All in all this is a very nice place to stay. We’ll give it a high four showerheads rating.
Some advice if you stay at this hotel. Do not ask the night managers (as the case may be) where to eat. We were directed to the worst meal on this trip at the truly awful Acqua al 2. We have heard from locals that it used to be good. It is not good at all now. How could you be any good shoving 300 Americans through night after night?! After complaining (in Italian no less), the owner cooked me some very nice penne with their signature sauce. But the stuff we were served before that was truly awful. Avoid this horrible restaurant. (And note for the record that picking a non-tourist restaurant in Florence is an NP Hard problem.) A discussion with Monica cleared up the bad data problem I hope. She seemed to know better than the very nice but clueless night manager (a labrador retriever?).
Fortunately we were joined by Stefano the next night for a delightful and delicious meal at Il Latini which was so much more genuine, delicious, and Florentine that it is hard to imagine the difference.
Day 1: San Lorenzo market (many leather goods). The Uffizi. Shopping in Oltrarno. Buying shoes and all the other stuff that entails from Jennifer Tattanelli at Casini.

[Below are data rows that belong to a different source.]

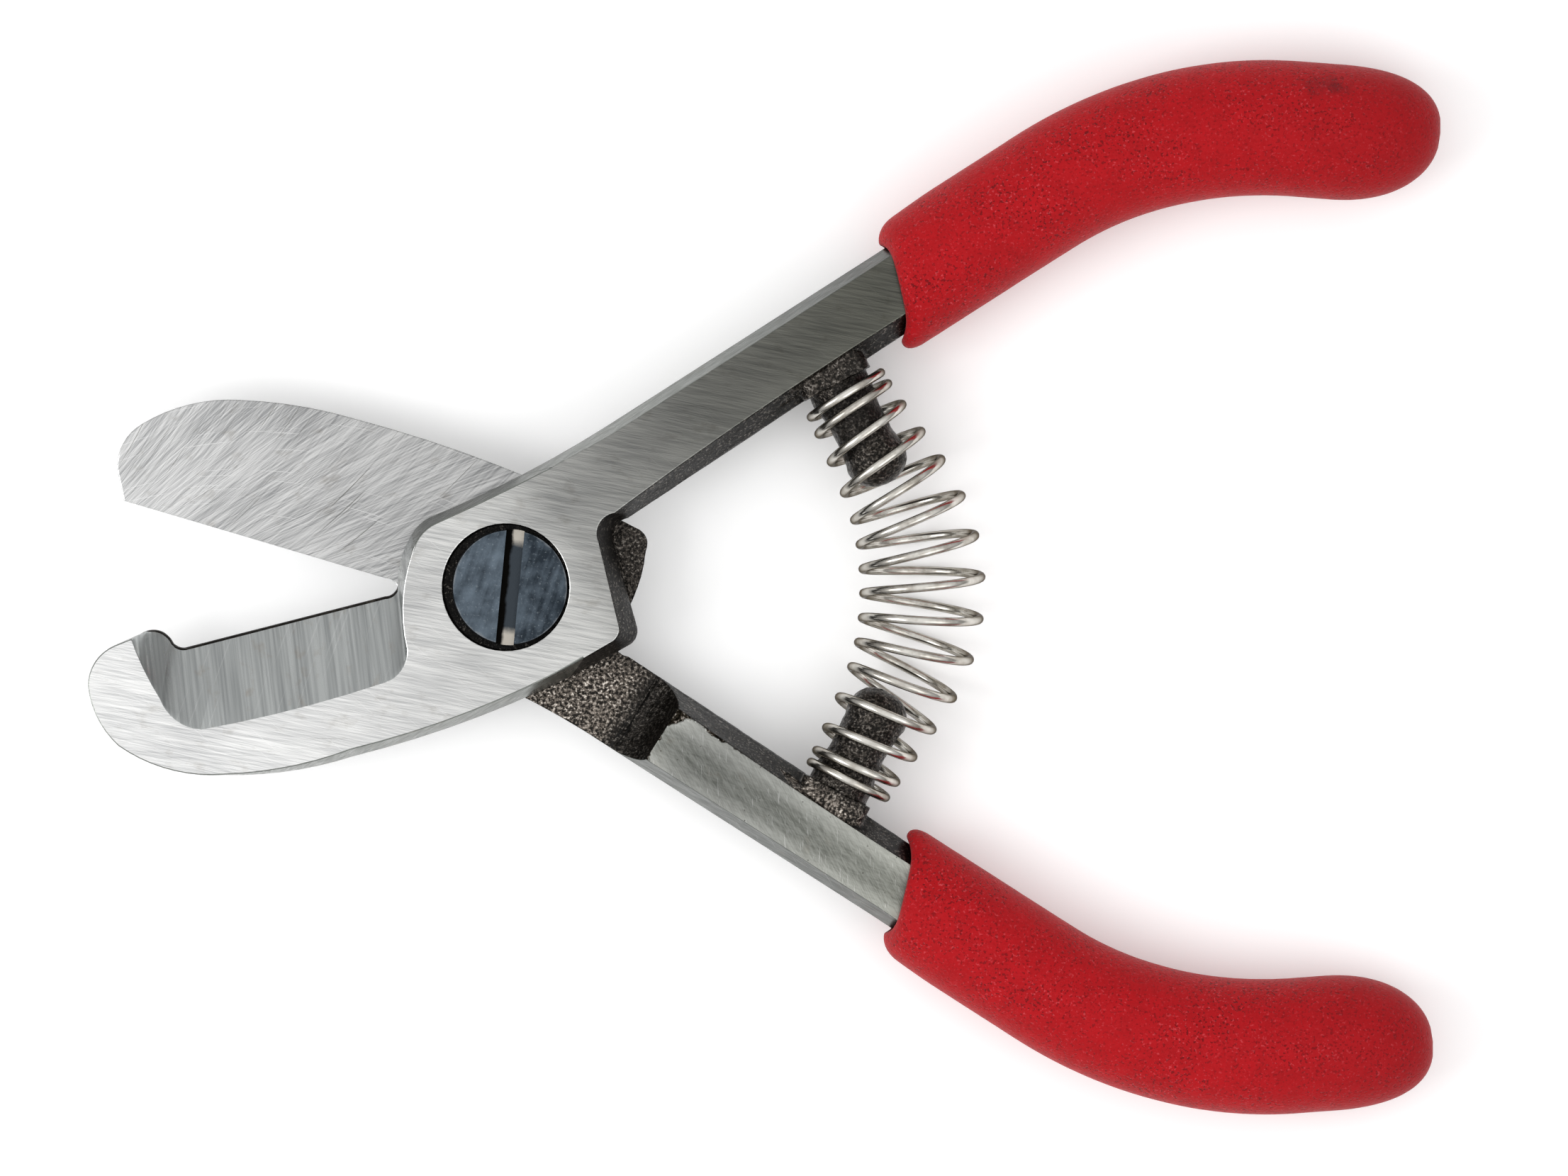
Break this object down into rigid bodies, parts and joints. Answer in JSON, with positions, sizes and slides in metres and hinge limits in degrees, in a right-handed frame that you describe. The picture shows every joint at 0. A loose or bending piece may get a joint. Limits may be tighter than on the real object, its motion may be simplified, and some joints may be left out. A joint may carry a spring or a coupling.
{
  "type": "hand snips",
  "caption": "Single-pivot hand snips with a hook jaw, a bypass blade, two sleeved handles and a bowed coil spring between forged pegs.",
  "frame": {"origin": "on the pivot axis, in the plane that the nut and the sleeves rest on", "axes": "+Z along the pivot axis, up towards the slotted head; +X from the jaws towards the handles; +Y towards the hook lever's handle"},
  "size_m": [0.18, 0.1404, 0.017],
  "materials": {
    "ground_steel": "ground faces over black forging scale",
    "forged_steel": "ground faces over black forging scale",
    "blued_steel": "blued, worn at the rim",
    "plain_steel": "oiled",
    "spring_steel": "bright drawn wire",
    "foam_rubber": "fine-pored matte foam"
  },
  "bodies": {
    "hook_side": {"hook_jaw_lever": "ground_steel", "upper_grip": "foam_rubber", "pivot_screw": "blued_steel", "head_disc": "plain_steel", "back_washer": "plain_steel", "lock_nut": "plain_steel", "return_spring": "spring_steel"},
    "blade_side": {"blade_jaw_lever": "forged_steel", "lower_grip": "foam_rubber"}
  },
  "joints": [
    {"name": "jaw_pivot", "type": "hinge", "parent": "hook_side", "child": "blade_side", "pos_m": [0, 0, 0.0085], "axis": [0, 0, 1], "range_deg": [0, 27], "stiffness_Nm_per_rad": 1.2, "deforming": ["return_spring"]}
  ]
}
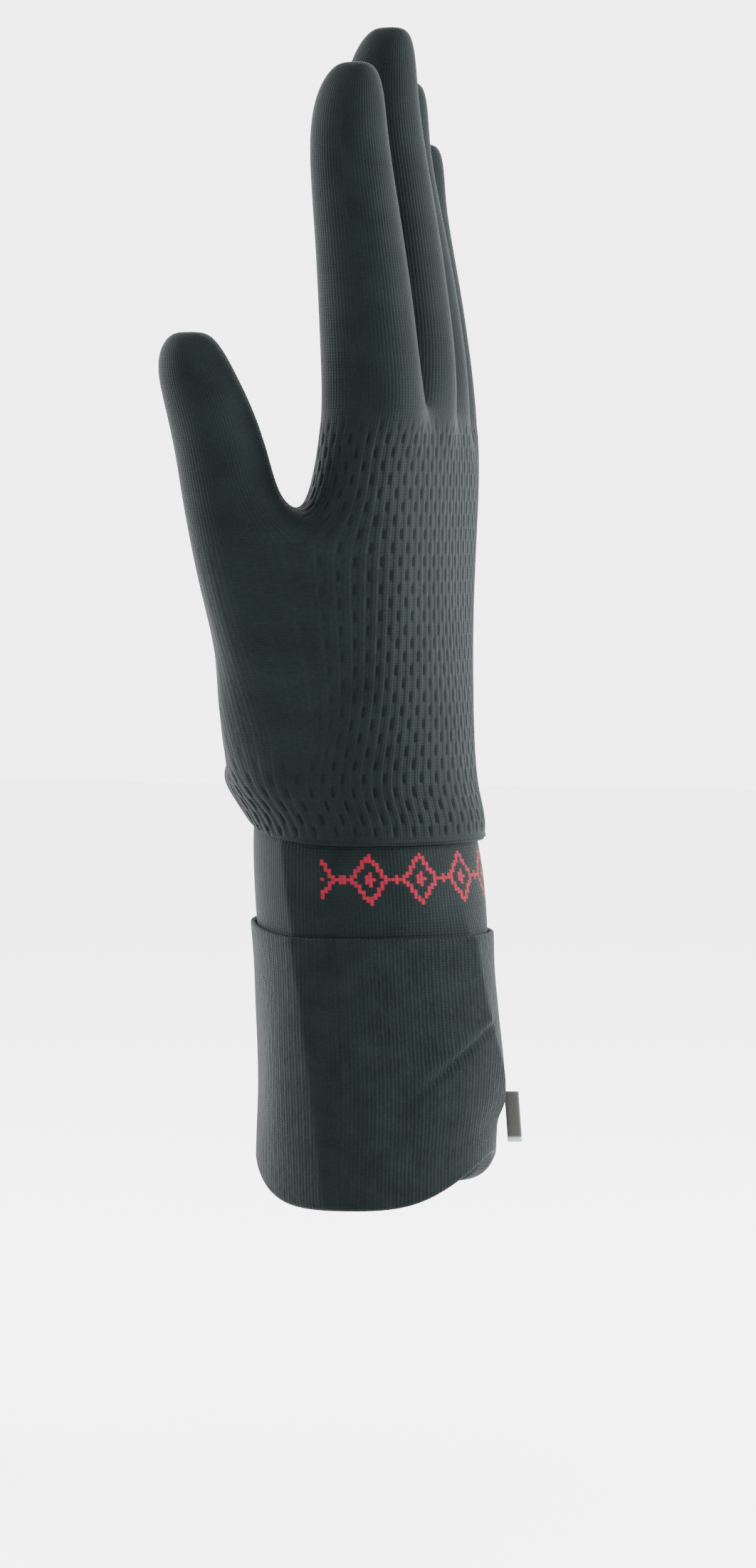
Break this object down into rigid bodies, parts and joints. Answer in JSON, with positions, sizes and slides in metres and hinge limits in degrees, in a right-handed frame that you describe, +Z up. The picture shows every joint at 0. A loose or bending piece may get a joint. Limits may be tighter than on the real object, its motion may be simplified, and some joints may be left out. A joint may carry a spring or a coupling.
{
  "type": "silk glove",
  "caption": "Knitted silk glove for the right hand in its worn form, with a mesh-knit palm and back, plain fingers and thumb, a wrist band, a doubled hem and a small tab.",
  "frame": {"origin": "middle of the cuff's mouth, at the height of its lowest edge", "axes": "+Z up along the fingers, +X towards the thumb side, +Y out of the back of the hand"},
  "size_m": [0.0919, 0.0661, 0.2542],
  "materials": {
    "knit": "charcoal knitted silk, plain on the fingers and tuck mesh on the hand",
    "band": "charcoal plain knit with a red knitted band motif",
    "hem": "charcoal doubled knit with fine ribs",
    "tape": "grey-brown woven tape with a pale edge"
  },
  "bodies": {
    "root": {"hand_shell": "knit", "index_tube": "knit", "middle_tube": "knit", "ring_tube": "knit", "little_tube": "knit", "thumb_tube": "knit", "wrist_band": "band", "cuff_hem": "hem", "label_tab": "tape"}
  },
  "joints": []
}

Day 2: Bargello, then Academia delle belli arti (for David of course), followed by a very late lunch at a local enoteca. Then the most important part of the day. Eli’s haircut at Ciro (thank you Jennifer) where Marco was not only fabuloso, but careful and kind as Eli had his first real cut in 8 years. He looks great. We topped things off before dinner with a trip up the Torre.
Dinner at Golden View was excellent. Not only was everything superb: there was jazz, modern art, buontalenti gelato, and Grappa della cantina privata bocchino 1994. Best meal in Firenze by several kilometers.
But the devil may care, even as its head is removed.